Aim:
All of the records below should be output exactly.

»»

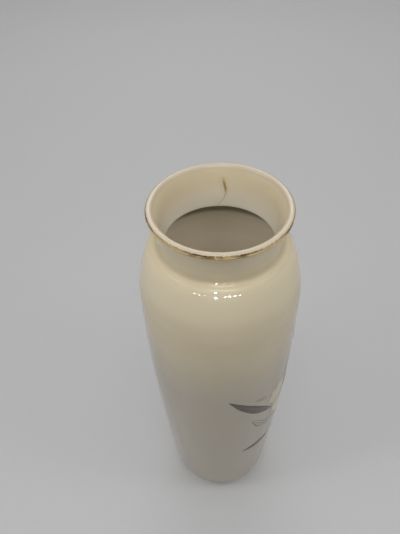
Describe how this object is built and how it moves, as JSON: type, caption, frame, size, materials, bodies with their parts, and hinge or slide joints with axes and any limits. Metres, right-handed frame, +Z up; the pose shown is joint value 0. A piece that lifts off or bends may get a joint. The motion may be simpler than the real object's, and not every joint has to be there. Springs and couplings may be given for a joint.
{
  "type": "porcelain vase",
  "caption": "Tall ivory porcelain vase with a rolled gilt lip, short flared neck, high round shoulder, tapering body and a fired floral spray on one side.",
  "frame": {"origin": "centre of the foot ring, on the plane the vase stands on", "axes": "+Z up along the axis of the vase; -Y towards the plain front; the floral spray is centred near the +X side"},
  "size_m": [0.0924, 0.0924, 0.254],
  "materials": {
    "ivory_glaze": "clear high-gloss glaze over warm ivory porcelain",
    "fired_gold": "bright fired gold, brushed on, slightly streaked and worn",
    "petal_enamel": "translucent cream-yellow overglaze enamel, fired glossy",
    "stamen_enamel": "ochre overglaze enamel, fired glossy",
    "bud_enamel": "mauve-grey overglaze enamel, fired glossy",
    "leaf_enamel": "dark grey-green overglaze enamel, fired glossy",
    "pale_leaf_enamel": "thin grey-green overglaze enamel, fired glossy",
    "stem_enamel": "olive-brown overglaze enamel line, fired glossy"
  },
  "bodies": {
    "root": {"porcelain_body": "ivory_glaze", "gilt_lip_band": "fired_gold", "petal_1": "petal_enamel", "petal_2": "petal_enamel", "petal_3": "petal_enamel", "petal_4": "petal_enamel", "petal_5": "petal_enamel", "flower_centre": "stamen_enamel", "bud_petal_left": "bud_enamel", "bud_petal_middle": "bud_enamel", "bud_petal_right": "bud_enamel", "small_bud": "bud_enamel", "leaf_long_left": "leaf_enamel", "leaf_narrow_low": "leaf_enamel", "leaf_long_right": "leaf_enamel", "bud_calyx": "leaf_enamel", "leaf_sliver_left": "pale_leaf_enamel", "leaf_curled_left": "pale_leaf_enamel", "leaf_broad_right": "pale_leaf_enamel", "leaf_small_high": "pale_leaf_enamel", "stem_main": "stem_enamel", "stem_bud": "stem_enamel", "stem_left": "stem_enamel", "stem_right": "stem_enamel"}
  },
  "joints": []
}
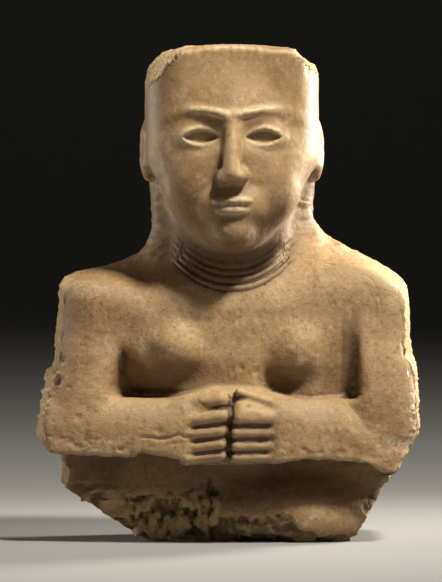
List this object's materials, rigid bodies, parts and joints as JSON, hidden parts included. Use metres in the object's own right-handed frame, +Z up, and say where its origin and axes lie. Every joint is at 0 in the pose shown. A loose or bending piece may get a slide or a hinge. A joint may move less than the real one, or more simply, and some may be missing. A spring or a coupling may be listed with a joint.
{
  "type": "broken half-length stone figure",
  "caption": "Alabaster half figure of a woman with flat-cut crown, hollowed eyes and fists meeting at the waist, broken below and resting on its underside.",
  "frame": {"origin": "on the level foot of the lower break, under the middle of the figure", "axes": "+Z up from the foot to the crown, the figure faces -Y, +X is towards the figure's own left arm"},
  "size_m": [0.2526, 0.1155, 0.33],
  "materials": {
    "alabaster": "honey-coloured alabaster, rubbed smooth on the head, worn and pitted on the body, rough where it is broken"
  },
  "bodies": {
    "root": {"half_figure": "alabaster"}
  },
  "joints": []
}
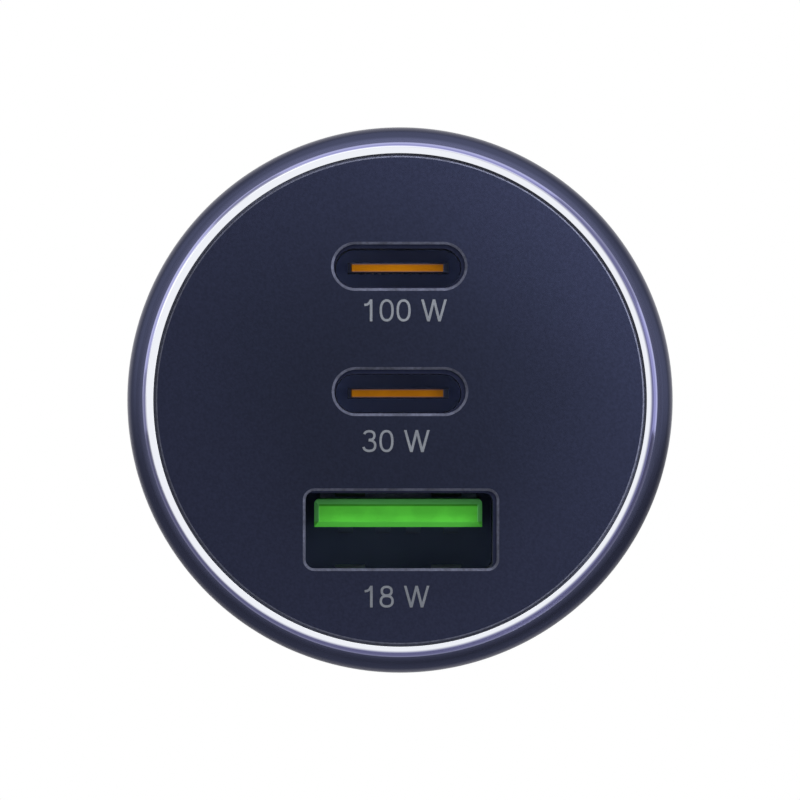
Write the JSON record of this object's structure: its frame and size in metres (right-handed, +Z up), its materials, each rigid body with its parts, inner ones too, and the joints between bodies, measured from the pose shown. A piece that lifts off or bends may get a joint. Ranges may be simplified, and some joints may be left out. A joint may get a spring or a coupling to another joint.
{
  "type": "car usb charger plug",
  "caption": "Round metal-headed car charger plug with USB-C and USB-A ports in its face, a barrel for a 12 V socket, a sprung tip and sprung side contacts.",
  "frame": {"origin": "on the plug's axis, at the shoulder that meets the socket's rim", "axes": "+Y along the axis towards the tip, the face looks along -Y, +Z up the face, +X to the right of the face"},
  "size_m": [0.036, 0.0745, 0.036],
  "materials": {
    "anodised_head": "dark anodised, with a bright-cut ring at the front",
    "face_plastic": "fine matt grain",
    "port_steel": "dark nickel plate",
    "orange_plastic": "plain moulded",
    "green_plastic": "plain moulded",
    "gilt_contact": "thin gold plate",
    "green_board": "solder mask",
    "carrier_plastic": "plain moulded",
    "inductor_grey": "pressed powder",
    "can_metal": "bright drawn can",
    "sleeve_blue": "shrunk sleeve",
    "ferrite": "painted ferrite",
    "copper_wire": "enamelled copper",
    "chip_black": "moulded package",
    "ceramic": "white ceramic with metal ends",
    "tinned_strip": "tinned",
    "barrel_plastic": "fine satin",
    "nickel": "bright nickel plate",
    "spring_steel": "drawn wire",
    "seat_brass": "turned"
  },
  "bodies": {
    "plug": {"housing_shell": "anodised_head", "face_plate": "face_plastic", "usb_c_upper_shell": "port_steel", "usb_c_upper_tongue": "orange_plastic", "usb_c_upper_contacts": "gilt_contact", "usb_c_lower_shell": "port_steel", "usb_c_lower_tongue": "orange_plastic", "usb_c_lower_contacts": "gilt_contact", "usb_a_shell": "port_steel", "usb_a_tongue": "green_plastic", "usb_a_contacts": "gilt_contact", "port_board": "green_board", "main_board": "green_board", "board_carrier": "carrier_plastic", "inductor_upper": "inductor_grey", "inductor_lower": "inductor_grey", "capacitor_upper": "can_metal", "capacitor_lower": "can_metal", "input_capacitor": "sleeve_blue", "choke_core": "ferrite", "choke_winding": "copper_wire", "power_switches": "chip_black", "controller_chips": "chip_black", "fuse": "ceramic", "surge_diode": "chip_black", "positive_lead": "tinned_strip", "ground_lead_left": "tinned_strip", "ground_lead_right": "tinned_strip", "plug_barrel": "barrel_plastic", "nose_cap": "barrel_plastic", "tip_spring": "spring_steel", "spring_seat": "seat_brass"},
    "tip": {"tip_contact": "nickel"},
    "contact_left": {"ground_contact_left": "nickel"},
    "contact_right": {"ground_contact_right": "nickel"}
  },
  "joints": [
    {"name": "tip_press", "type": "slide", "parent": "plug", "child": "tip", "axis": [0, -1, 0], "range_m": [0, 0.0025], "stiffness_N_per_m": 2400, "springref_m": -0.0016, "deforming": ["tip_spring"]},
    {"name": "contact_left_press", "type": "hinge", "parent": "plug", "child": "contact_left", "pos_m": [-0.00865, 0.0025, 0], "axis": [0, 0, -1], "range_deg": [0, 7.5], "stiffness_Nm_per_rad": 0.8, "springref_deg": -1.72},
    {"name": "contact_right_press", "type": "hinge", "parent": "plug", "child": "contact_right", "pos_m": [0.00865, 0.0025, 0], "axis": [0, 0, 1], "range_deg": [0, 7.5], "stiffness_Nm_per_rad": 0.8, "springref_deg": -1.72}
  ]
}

««

Task response:
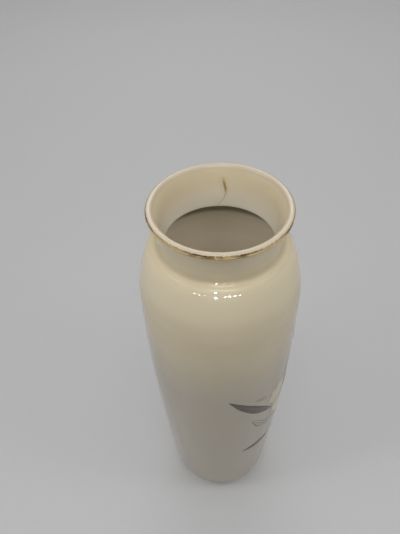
Describe how this object is built and how it moves, as JSON: type, caption, frame, size, materials, bodies with their parts, and hinge or slide joints with axes and any limits. Metres, right-handed frame, +Z up; the pose shown is joint value 0. A piece that lifts off or bends may get a joint. The motion may be simpler than the real object's, and not every joint has to be there. Springs and couplings may be given for a joint.
{
  "type": "porcelain vase",
  "caption": "Tall ivory porcelain vase with a rolled gilt lip, short flared neck, high round shoulder, tapering body and a fired floral spray on one side.",
  "frame": {"origin": "centre of the foot ring, on the plane the vase stands on", "axes": "+Z up along the axis of the vase; -Y towards the plain front; the floral spray is centred near the +X side"},
  "size_m": [0.0924, 0.0924, 0.254],
  "materials": {
    "ivory_glaze": "clear high-gloss glaze over warm ivory porcelain",
    "fired_gold": "bright fired gold, brushed on, slightly streaked and worn",
    "petal_enamel": "translucent cream-yellow overglaze enamel, fired glossy",
    "stamen_enamel": "ochre overglaze enamel, fired glossy",
    "bud_enamel": "mauve-grey overglaze enamel, fired glossy",
    "leaf_enamel": "dark grey-green overglaze enamel, fired glossy",
    "pale_leaf_enamel": "thin grey-green overglaze enamel, fired glossy",
    "stem_enamel": "olive-brown overglaze enamel line, fired glossy"
  },
  "bodies": {
    "root": {"porcelain_body": "ivory_glaze", "gilt_lip_band": "fired_gold", "petal_1": "petal_enamel", "petal_2": "petal_enamel", "petal_3": "petal_enamel", "petal_4": "petal_enamel", "petal_5": "petal_enamel", "flower_centre": "stamen_enamel", "bud_petal_left": "bud_enamel", "bud_petal_middle": "bud_enamel", "bud_petal_right": "bud_enamel", "small_bud": "bud_enamel", "leaf_long_left": "leaf_enamel", "leaf_narrow_low": "leaf_enamel", "leaf_long_right": "leaf_enamel", "bud_calyx": "leaf_enamel", "leaf_sliver_left": "pale_leaf_enamel", "leaf_curled_left": "pale_leaf_enamel", "leaf_broad_right": "pale_leaf_enamel", "leaf_small_high": "pale_leaf_enamel", "stem_main": "stem_enamel", "stem_bud": "stem_enamel", "stem_left": "stem_enamel", "stem_right": "stem_enamel"}
  },
  "joints": []
}
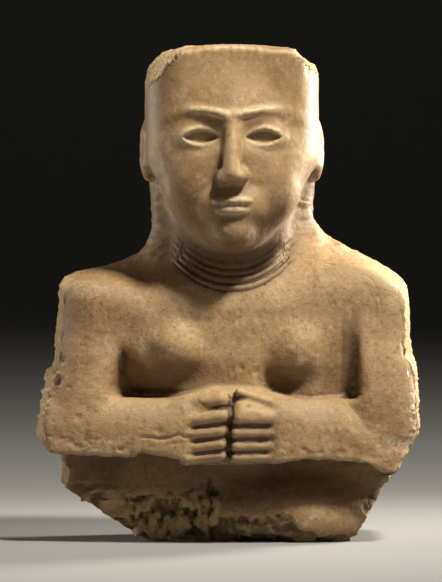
List this object's materials, rigid bodies, parts and joints as JSON, hidden parts included. Use metres in the object's own right-handed frame, +Z up, and say where its origin and axes lie. Every joint is at 0 in the pose shown. A loose or bending piece may get a slide or a hinge. A joint may move less than the real one, or more simply, and some may be missing. A spring or a coupling may be listed with a joint.
{
  "type": "broken half-length stone figure",
  "caption": "Alabaster half figure of a woman with flat-cut crown, hollowed eyes and fists meeting at the waist, broken below and resting on its underside.",
  "frame": {"origin": "on the level foot of the lower break, under the middle of the figure", "axes": "+Z up from the foot to the crown, the figure faces -Y, +X is towards the figure's own left arm"},
  "size_m": [0.2526, 0.1155, 0.33],
  "materials": {
    "alabaster": "honey-coloured alabaster, rubbed smooth on the head, worn and pitted on the body, rough where it is broken"
  },
  "bodies": {
    "root": {"half_figure": "alabaster"}
  },
  "joints": []
}
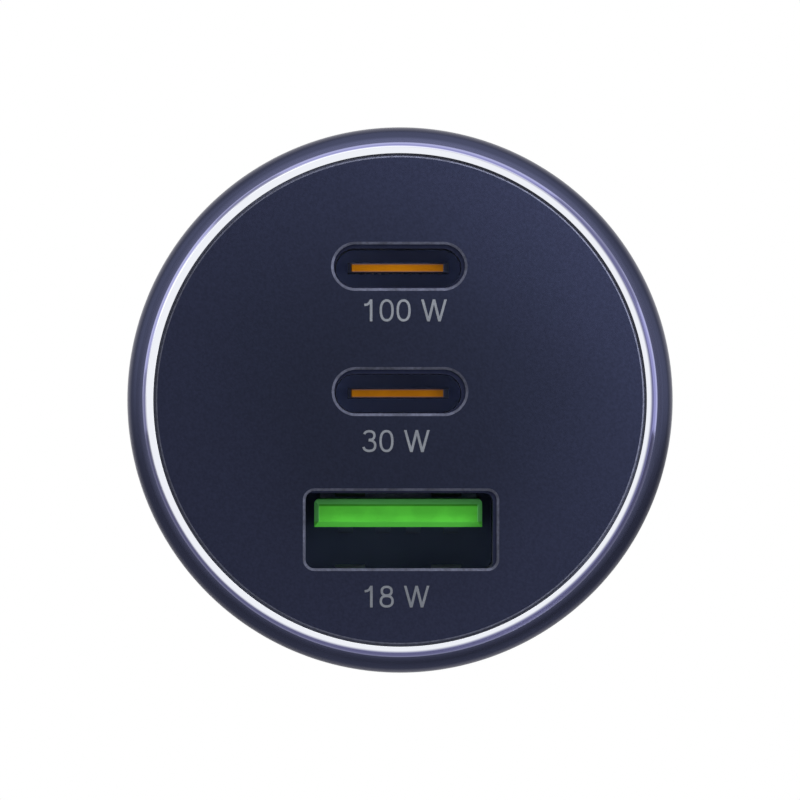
Write the JSON record of this object's structure: its frame and size in metres (right-handed, +Z up), its materials, each rigid body with its parts, inner ones too, and the joints between bodies, measured from the pose shown. A piece that lifts off or bends may get a joint. Ranges may be simplified, and some joints may be left out. A joint may get a spring or a coupling to another joint.
{
  "type": "car usb charger plug",
  "caption": "Round metal-headed car charger plug with USB-C and USB-A ports in its face, a barrel for a 12 V socket, a sprung tip and sprung side contacts.",
  "frame": {"origin": "on the plug's axis, at the shoulder that meets the socket's rim", "axes": "+Y along the axis towards the tip, the face looks along -Y, +Z up the face, +X to the right of the face"},
  "size_m": [0.036, 0.0745, 0.036],
  "materials": {
    "anodised_head": "dark anodised, with a bright-cut ring at the front",
    "face_plastic": "fine matt grain",
    "port_steel": "dark nickel plate",
    "orange_plastic": "plain moulded",
    "green_plastic": "plain moulded",
    "gilt_contact": "thin gold plate",
    "green_board": "solder mask",
    "carrier_plastic": "plain moulded",
    "inductor_grey": "pressed powder",
    "can_metal": "bright drawn can",
    "sleeve_blue": "shrunk sleeve",
    "ferrite": "painted ferrite",
    "copper_wire": "enamelled copper",
    "chip_black": "moulded package",
    "ceramic": "white ceramic with metal ends",
    "tinned_strip": "tinned",
    "barrel_plastic": "fine satin",
    "nickel": "bright nickel plate",
    "spring_steel": "drawn wire",
    "seat_brass": "turned"
  },
  "bodies": {
    "plug": {"housing_shell": "anodised_head", "face_plate": "face_plastic", "usb_c_upper_shell": "port_steel", "usb_c_upper_tongue": "orange_plastic", "usb_c_upper_contacts": "gilt_contact", "usb_c_lower_shell": "port_steel", "usb_c_lower_tongue": "orange_plastic", "usb_c_lower_contacts": "gilt_contact", "usb_a_shell": "port_steel", "usb_a_tongue": "green_plastic", "usb_a_contacts": "gilt_contact", "port_board": "green_board", "main_board": "green_board", "board_carrier": "carrier_plastic", "inductor_upper": "inductor_grey", "inductor_lower": "inductor_grey", "capacitor_upper": "can_metal", "capacitor_lower": "can_metal", "input_capacitor": "sleeve_blue", "choke_core": "ferrite", "choke_winding": "copper_wire", "power_switches": "chip_black", "controller_chips": "chip_black", "fuse": "ceramic", "surge_diode": "chip_black", "positive_lead": "tinned_strip", "ground_lead_left": "tinned_strip", "ground_lead_right": "tinned_strip", "plug_barrel": "barrel_plastic", "nose_cap": "barrel_plastic", "tip_spring": "spring_steel", "spring_seat": "seat_brass"},
    "tip": {"tip_contact": "nickel"},
    "contact_left": {"ground_contact_left": "nickel"},
    "contact_right": {"ground_contact_right": "nickel"}
  },
  "joints": [
    {"name": "tip_press", "type": "slide", "parent": "plug", "child": "tip", "axis": [0, -1, 0], "range_m": [0, 0.0025], "stiffness_N_per_m": 2400, "springref_m": -0.0016, "deforming": ["tip_spring"]},
    {"name": "contact_left_press", "type": "hinge", "parent": "plug", "child": "contact_left", "pos_m": [-0.00865, 0.0025, 0], "axis": [0, 0, -1], "range_deg": [0, 7.5], "stiffness_Nm_per_rad": 0.8, "springref_deg": -1.72},
    {"name": "contact_right_press", "type": "hinge", "parent": "plug", "child": "contact_right", "pos_m": [0.00865, 0.0025, 0], "axis": [0, 0, 1], "range_deg": [0, 7.5], "stiffness_Nm_per_rad": 0.8, "springref_deg": -1.72}
  ]
}